* **STATED PROBLEM**:
Exactly the lines from the start of the data through the line containing "burnt=seen_oval(skin_seen, *BURNT_SPECK) +" should be output, with both ends kept and nothing added.

* **PROVIDED MATERIAL**:
'''

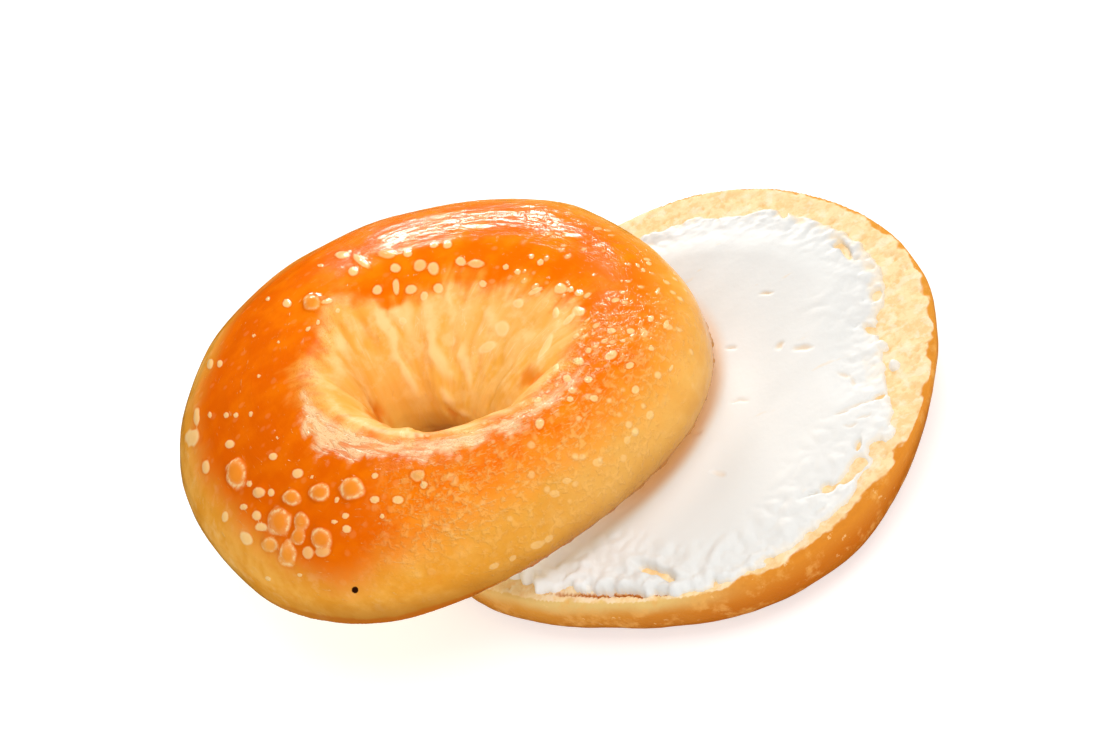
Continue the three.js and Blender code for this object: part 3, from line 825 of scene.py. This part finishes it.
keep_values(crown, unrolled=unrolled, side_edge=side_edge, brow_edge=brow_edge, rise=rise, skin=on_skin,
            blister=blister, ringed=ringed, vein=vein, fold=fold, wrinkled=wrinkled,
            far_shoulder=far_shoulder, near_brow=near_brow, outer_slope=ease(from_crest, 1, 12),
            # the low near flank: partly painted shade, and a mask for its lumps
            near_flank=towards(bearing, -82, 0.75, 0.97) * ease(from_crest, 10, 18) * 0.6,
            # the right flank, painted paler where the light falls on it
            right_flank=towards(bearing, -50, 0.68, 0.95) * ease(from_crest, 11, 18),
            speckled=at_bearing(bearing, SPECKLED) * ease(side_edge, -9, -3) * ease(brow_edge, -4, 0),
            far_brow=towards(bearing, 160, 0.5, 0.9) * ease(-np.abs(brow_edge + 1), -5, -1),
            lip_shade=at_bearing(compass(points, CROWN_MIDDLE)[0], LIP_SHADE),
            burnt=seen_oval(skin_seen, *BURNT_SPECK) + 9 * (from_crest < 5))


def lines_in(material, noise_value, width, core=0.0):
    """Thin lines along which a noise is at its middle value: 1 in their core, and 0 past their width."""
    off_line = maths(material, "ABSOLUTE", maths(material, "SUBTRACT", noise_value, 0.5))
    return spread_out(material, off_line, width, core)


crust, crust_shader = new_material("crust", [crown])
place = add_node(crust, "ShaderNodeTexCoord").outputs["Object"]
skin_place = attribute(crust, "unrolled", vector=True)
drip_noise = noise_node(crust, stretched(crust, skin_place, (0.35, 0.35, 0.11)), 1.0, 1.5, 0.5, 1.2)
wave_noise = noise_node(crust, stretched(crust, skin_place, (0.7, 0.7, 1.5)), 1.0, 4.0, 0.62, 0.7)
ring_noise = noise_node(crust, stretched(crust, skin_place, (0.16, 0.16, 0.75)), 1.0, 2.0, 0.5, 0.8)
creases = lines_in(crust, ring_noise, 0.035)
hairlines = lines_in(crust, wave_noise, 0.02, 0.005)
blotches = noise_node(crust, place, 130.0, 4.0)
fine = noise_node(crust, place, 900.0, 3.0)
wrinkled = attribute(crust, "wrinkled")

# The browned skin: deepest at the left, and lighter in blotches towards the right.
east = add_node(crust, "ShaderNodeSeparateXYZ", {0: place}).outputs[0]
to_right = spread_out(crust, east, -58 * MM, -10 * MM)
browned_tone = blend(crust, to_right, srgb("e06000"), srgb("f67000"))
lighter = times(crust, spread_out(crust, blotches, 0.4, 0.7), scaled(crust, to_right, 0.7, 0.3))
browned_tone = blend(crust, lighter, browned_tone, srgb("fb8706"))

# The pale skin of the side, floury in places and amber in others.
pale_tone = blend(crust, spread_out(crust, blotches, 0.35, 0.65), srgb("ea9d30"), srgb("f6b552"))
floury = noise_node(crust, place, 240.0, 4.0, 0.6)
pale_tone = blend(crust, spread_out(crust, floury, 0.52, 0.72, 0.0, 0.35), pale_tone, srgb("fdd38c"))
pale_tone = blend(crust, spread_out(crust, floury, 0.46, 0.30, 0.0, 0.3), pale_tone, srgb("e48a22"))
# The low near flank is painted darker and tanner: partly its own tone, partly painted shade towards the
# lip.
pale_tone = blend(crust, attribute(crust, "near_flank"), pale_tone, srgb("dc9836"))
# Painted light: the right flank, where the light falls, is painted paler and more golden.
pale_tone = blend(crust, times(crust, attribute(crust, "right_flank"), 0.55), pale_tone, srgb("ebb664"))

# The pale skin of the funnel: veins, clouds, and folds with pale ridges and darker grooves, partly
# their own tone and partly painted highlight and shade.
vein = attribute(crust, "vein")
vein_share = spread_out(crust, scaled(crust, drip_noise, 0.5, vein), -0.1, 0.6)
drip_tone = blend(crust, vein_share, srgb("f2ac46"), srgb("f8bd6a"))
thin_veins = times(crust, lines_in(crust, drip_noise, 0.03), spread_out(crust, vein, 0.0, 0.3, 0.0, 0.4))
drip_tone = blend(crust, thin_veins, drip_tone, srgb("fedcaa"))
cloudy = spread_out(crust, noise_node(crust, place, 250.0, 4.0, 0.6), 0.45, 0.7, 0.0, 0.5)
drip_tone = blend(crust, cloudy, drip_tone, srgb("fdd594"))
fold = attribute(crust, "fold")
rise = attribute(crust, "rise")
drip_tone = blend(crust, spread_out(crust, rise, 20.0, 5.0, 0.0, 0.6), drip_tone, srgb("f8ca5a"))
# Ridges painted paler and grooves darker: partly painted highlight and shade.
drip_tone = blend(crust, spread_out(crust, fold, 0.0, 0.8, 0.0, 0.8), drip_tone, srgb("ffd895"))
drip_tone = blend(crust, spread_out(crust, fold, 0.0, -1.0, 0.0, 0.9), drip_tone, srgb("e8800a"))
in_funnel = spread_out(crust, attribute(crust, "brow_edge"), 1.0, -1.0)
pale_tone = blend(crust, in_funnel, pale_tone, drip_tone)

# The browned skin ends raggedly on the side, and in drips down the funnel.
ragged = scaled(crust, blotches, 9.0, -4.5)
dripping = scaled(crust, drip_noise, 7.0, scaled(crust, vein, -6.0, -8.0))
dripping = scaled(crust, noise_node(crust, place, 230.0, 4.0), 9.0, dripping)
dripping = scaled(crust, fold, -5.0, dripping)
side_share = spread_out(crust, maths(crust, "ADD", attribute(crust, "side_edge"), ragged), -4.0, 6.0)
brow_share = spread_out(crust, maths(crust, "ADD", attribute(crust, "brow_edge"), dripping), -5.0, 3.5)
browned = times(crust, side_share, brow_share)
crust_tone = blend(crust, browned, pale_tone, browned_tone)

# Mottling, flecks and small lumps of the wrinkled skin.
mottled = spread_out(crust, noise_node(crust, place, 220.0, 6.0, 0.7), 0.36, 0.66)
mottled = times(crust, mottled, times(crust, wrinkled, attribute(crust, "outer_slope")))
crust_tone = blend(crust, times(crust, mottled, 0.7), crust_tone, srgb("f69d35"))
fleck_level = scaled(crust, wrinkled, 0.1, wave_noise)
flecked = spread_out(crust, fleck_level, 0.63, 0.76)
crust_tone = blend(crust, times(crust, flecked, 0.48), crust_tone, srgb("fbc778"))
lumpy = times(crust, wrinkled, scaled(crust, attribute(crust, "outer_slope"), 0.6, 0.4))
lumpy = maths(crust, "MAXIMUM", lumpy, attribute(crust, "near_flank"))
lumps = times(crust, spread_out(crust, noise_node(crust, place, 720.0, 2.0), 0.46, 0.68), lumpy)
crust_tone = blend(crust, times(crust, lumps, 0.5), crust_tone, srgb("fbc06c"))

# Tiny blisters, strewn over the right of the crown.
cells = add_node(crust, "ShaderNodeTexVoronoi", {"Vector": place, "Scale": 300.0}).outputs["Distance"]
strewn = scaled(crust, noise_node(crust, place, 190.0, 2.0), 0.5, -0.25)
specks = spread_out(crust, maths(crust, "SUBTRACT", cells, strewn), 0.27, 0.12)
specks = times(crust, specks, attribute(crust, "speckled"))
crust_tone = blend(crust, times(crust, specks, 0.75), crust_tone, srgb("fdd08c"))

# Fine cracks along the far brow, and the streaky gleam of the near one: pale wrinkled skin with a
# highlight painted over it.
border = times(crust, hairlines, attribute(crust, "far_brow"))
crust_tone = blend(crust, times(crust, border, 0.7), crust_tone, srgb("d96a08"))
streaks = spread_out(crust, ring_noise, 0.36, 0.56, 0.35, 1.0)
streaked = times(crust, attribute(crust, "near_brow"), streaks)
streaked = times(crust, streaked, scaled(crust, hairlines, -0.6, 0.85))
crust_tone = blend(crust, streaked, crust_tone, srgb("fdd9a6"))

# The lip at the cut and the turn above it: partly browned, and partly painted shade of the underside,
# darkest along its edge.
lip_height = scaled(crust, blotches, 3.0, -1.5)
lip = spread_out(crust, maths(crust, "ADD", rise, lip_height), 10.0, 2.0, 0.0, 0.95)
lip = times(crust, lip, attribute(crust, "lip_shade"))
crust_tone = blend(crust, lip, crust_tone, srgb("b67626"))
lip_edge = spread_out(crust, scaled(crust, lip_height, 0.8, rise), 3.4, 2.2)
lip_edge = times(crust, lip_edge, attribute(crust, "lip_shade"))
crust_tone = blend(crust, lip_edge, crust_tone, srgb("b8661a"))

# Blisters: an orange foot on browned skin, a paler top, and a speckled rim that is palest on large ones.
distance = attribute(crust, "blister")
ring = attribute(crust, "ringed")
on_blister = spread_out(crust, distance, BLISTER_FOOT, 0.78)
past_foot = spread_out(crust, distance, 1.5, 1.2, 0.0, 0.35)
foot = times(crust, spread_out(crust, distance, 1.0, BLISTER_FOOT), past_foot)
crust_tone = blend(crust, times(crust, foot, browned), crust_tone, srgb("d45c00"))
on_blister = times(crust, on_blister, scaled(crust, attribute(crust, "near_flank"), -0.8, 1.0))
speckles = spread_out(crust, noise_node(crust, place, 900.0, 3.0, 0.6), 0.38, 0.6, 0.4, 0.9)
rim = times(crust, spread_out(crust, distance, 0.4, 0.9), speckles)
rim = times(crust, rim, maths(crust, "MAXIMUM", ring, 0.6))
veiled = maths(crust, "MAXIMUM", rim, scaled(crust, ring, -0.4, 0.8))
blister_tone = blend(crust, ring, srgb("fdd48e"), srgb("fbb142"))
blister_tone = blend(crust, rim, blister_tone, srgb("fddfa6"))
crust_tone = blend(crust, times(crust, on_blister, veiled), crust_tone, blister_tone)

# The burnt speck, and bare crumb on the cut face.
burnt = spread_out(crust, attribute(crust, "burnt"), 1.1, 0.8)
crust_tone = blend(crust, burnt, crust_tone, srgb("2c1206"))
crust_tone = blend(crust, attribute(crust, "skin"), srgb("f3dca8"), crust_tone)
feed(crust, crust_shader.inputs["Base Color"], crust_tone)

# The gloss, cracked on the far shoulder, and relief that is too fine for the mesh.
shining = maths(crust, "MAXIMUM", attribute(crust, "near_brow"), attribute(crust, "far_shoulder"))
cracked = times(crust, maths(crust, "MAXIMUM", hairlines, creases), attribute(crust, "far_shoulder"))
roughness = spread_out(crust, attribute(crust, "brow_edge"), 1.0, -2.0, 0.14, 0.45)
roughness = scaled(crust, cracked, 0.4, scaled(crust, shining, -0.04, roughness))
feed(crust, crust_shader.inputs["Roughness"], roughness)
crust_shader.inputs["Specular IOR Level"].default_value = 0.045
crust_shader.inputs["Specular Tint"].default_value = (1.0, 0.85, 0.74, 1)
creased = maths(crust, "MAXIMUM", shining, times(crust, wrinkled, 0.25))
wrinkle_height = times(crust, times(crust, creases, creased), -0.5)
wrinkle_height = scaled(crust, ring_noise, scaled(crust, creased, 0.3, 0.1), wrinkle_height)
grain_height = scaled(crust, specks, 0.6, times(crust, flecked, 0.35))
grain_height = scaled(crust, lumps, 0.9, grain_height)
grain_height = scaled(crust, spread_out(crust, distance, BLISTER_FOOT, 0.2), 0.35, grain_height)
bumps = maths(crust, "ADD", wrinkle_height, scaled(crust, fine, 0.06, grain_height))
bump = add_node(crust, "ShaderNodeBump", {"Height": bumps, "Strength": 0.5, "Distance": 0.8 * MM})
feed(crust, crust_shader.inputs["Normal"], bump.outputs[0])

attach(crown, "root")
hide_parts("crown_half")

'''

* **WRITTEN RESPONSE**:
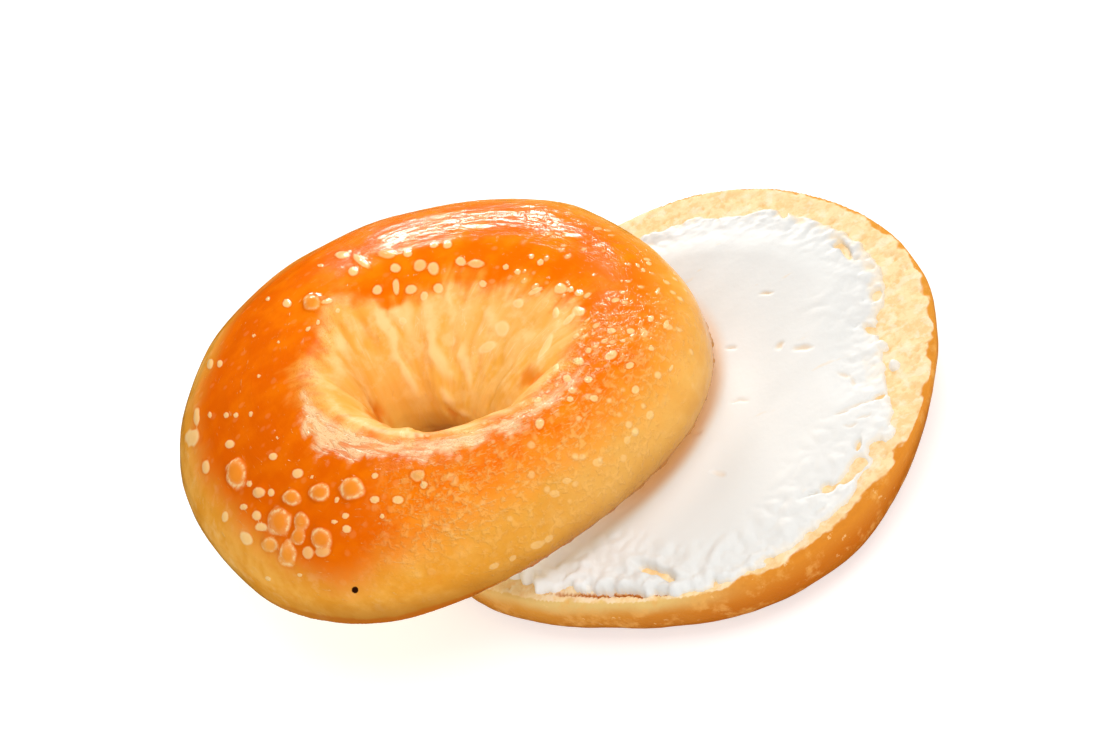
Continue the three.js and Blender code for this object: part 3, from line 825 of scene.py. This part finishes it.
keep_values(crown, unrolled=unrolled, side_edge=side_edge, brow_edge=brow_edge, rise=rise, skin=on_skin,
            blister=blister, ringed=ringed, vein=vein, fold=fold, wrinkled=wrinkled,
            far_shoulder=far_shoulder, near_brow=near_brow, outer_slope=ease(from_crest, 1, 12),
            # the low near flank: partly painted shade, and a mask for its lumps
            near_flank=towards(bearing, -82, 0.75, 0.97) * ease(from_crest, 10, 18) * 0.6,
            # the right flank, painted paler where the light falls on it
            right_flank=towards(bearing, -50, 0.68, 0.95) * ease(from_crest, 11, 18),
            speckled=at_bearing(bearing, SPECKLED) * ease(side_edge, -9, -3) * ease(brow_edge, -4, 0),
            far_brow=towards(bearing, 160, 0.5, 0.9) * ease(-np.abs(brow_edge + 1), -5, -1),
            lip_shade=at_bearing(compass(points, CROWN_MIDDLE)[0], LIP_SHADE),
            burnt=seen_oval(skin_seen, *BURNT_SPECK) + 9 * (from_crest < 5))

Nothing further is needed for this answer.